▸ TO DO
Return only the lines running from the line with "# Dished washer: its" down to the line with "bpy.data.objects.remove(obj)", both included, exactly as they appear.

==== GIVEN DATA

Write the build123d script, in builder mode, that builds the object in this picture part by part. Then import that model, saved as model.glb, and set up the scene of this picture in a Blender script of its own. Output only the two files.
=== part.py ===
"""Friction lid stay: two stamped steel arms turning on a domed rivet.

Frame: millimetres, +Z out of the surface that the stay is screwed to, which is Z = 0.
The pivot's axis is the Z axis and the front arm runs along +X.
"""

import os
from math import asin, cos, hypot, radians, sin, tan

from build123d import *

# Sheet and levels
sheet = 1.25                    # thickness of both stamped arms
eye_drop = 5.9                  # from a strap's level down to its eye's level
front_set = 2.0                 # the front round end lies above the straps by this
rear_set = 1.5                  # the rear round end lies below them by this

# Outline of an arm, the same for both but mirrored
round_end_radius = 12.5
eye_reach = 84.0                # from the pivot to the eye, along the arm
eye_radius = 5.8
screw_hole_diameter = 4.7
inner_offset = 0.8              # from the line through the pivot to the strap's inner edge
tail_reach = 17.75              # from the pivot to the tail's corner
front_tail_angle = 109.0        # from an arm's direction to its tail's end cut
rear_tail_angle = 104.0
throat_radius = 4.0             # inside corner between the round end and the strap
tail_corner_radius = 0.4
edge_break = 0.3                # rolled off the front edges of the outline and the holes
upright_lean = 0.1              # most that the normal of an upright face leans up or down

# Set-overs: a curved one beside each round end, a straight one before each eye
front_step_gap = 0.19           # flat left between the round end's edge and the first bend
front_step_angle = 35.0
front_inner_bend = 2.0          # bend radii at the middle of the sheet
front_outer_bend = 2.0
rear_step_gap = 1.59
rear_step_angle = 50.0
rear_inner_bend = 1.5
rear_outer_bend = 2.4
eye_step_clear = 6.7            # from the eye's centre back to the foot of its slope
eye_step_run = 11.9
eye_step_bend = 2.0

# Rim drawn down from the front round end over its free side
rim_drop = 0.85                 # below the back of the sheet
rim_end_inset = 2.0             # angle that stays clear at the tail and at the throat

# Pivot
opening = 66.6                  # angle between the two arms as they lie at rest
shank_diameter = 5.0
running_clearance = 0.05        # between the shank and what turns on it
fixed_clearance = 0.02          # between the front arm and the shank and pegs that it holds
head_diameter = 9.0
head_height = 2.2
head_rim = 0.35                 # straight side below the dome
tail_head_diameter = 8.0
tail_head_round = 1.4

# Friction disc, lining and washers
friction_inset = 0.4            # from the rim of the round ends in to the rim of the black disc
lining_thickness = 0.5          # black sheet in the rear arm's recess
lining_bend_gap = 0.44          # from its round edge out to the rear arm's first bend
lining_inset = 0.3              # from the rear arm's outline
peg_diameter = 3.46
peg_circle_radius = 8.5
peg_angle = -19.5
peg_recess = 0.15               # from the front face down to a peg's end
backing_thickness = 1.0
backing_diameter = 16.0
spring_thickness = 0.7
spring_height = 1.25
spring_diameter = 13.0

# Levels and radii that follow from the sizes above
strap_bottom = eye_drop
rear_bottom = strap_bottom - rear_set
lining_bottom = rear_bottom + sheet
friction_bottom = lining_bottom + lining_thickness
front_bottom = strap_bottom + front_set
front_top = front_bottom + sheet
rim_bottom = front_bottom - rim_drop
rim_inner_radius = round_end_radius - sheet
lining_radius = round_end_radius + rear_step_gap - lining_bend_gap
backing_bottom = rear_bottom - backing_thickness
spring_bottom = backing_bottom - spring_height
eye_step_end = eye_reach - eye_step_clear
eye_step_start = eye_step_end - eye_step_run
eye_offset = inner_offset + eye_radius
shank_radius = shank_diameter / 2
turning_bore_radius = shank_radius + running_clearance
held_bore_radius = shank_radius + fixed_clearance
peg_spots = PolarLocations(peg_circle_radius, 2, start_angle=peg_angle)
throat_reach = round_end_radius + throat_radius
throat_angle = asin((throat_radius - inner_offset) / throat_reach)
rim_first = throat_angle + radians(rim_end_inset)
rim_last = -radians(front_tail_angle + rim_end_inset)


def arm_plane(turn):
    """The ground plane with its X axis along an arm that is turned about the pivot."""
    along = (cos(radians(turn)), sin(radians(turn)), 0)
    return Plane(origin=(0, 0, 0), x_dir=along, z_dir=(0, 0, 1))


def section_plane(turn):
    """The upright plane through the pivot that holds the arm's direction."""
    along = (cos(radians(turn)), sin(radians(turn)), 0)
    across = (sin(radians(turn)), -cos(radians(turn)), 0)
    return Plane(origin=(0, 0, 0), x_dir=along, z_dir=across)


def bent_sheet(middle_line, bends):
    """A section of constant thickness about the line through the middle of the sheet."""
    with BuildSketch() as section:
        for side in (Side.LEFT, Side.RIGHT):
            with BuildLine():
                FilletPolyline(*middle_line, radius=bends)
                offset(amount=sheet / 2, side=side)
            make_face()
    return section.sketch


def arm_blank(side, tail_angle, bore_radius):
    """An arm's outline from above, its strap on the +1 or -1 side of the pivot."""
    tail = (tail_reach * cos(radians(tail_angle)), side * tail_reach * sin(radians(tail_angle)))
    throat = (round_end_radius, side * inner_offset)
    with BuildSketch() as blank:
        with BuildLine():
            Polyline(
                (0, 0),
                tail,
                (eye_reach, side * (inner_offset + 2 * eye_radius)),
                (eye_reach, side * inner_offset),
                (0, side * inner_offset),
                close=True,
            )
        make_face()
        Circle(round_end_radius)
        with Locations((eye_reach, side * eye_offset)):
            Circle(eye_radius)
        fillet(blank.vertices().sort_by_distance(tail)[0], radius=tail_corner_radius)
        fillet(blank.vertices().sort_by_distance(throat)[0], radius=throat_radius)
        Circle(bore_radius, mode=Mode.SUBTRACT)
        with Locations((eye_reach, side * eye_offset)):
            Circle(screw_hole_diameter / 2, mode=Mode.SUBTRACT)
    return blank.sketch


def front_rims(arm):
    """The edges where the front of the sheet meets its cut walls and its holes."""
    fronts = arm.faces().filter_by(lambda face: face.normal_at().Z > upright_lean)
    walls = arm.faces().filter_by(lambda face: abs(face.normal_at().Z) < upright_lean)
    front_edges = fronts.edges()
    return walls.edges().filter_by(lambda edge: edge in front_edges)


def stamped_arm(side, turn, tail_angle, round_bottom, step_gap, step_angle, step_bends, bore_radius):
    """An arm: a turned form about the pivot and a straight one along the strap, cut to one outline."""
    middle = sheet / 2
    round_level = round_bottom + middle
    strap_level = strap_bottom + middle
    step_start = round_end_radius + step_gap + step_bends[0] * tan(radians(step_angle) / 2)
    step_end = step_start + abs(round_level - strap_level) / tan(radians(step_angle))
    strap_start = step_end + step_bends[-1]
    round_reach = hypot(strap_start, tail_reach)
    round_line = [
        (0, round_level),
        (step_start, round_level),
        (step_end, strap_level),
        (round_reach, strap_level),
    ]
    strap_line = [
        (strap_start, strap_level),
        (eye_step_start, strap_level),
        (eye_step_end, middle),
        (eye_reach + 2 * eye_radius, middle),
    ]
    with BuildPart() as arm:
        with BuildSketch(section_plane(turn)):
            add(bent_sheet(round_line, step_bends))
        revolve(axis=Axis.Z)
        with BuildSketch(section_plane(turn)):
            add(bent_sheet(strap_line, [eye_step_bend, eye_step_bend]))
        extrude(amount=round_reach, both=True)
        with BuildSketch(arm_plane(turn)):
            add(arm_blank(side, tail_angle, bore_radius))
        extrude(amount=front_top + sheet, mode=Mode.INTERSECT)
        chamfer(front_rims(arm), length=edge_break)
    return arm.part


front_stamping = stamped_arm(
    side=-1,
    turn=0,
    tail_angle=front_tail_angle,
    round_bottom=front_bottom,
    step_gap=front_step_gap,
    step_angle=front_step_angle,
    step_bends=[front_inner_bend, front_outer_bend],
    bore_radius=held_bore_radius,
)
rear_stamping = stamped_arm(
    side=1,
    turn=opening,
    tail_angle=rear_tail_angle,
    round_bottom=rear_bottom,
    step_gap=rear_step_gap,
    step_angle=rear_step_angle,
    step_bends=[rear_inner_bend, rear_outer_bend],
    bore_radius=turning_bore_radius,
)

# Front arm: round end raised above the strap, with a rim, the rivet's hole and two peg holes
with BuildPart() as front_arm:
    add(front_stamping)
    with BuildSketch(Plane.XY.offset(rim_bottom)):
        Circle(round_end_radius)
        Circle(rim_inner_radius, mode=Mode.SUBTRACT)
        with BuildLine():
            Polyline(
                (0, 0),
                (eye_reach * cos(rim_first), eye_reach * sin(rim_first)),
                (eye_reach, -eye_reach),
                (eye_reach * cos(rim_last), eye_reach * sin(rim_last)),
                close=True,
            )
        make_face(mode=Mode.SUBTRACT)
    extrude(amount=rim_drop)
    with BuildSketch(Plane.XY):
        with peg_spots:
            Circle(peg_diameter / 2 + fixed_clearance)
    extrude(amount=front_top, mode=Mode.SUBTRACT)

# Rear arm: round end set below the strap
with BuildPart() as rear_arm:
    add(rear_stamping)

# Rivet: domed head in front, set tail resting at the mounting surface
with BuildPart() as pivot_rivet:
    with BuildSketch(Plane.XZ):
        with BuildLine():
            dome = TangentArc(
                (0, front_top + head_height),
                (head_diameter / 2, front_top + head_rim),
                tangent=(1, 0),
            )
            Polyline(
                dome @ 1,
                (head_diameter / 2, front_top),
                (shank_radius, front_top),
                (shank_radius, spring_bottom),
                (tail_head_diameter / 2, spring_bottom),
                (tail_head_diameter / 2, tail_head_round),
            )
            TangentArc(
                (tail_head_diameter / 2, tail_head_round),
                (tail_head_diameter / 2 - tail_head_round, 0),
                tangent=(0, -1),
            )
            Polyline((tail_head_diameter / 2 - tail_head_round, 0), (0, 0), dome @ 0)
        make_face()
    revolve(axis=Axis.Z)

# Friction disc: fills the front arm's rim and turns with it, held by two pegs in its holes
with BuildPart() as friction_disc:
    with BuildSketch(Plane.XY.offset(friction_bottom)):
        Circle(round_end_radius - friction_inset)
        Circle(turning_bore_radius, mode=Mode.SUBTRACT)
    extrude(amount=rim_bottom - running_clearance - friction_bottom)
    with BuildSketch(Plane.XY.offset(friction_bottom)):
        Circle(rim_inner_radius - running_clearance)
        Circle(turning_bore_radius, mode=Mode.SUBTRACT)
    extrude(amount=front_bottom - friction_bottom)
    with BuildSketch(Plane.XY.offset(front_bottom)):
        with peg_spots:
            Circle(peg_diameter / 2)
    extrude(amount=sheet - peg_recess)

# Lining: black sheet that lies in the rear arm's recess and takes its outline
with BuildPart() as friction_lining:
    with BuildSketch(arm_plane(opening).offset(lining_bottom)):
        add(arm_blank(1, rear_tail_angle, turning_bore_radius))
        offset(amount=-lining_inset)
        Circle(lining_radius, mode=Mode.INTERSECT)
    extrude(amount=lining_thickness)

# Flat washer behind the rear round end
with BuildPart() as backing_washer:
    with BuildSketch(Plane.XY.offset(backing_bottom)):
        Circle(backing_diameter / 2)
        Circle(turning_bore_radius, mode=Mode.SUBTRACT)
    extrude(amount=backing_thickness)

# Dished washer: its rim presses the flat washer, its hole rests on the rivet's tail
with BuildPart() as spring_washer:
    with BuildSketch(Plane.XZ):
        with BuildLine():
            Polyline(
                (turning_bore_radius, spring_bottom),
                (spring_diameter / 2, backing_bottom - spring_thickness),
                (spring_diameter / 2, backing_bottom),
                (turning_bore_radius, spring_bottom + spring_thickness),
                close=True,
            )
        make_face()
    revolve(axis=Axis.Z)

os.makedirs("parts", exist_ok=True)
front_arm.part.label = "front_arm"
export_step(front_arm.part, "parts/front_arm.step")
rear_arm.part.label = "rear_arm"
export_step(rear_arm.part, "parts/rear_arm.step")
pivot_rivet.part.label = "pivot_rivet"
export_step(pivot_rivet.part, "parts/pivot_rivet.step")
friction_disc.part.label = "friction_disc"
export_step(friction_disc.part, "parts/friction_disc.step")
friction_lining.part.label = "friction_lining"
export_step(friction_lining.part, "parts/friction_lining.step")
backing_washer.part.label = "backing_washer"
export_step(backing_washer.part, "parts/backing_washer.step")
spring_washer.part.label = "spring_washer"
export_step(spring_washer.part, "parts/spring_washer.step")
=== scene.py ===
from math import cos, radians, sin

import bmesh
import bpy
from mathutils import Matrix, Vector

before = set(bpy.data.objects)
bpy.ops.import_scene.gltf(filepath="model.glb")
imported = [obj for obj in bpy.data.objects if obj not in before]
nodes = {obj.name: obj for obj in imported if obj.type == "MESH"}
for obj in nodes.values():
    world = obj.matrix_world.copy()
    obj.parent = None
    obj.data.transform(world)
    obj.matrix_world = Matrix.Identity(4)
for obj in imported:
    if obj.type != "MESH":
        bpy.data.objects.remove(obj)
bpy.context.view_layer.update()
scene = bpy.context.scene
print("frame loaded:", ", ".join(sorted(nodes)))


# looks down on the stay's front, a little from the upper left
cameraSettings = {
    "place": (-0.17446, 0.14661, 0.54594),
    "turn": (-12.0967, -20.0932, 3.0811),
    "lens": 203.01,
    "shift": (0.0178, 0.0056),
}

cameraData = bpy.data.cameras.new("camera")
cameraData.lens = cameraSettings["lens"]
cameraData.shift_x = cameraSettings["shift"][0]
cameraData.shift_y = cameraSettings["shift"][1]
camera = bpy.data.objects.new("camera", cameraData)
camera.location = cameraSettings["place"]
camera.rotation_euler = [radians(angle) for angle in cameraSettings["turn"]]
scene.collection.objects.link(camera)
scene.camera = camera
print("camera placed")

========

▸ OUTPUT
# Dished washer: its rim presses the flat washer, its hole rests on the rivet's tail
with BuildPart() as spring_washer:
    with BuildSketch(Plane.XZ):
        with BuildLine():
            Polyline(
                (turning_bore_radius, spring_bottom),
                (spring_diameter / 2, backing_bottom - spring_thickness),
                (spring_diameter / 2, backing_bottom),
                (turning_bore_radius, spring_bottom + spring_thickness),
                close=True,
            )
        make_face()
    revolve(axis=Axis.Z)

os.makedirs("parts", exist_ok=True)
front_arm.part.label = "front_arm"
export_step(front_arm.part, "parts/front_arm.step")
rear_arm.part.label = "rear_arm"
export_step(rear_arm.part, "parts/rear_arm.step")
pivot_rivet.part.label = "pivot_rivet"
export_step(pivot_rivet.part, "parts/pivot_rivet.step")
friction_disc.part.label = "friction_disc"
export_step(friction_disc.part, "parts/friction_disc.step")
friction_lining.part.label = "friction_lining"
export_step(friction_lining.part, "parts/friction_lining.step")
backing_washer.part.label = "backing_washer"
export_step(backing_washer.part, "parts/backing_washer.step")
spring_washer.part.label = "spring_washer"
export_step(spring_washer.part, "parts/spring_washer.step")
=== scene.py ===
from math import cos, radians, sin

import bmesh
import bpy
from mathutils import Matrix, Vector

before = set(bpy.data.objects)
bpy.ops.import_scene.gltf(filepath="model.glb")
imported = [obj for obj in bpy.data.objects if obj not in before]
nodes = {obj.name: obj for obj in imported if obj.type == "MESH"}
for obj in nodes.values():
    world = obj.matrix_world.copy()
    obj.parent = None
    obj.data.transform(world)
    obj.matrix_world = Matrix.Identity(4)
for obj in imported:
    if obj.type != "MESH":
        bpy.data.objects.remove(obj)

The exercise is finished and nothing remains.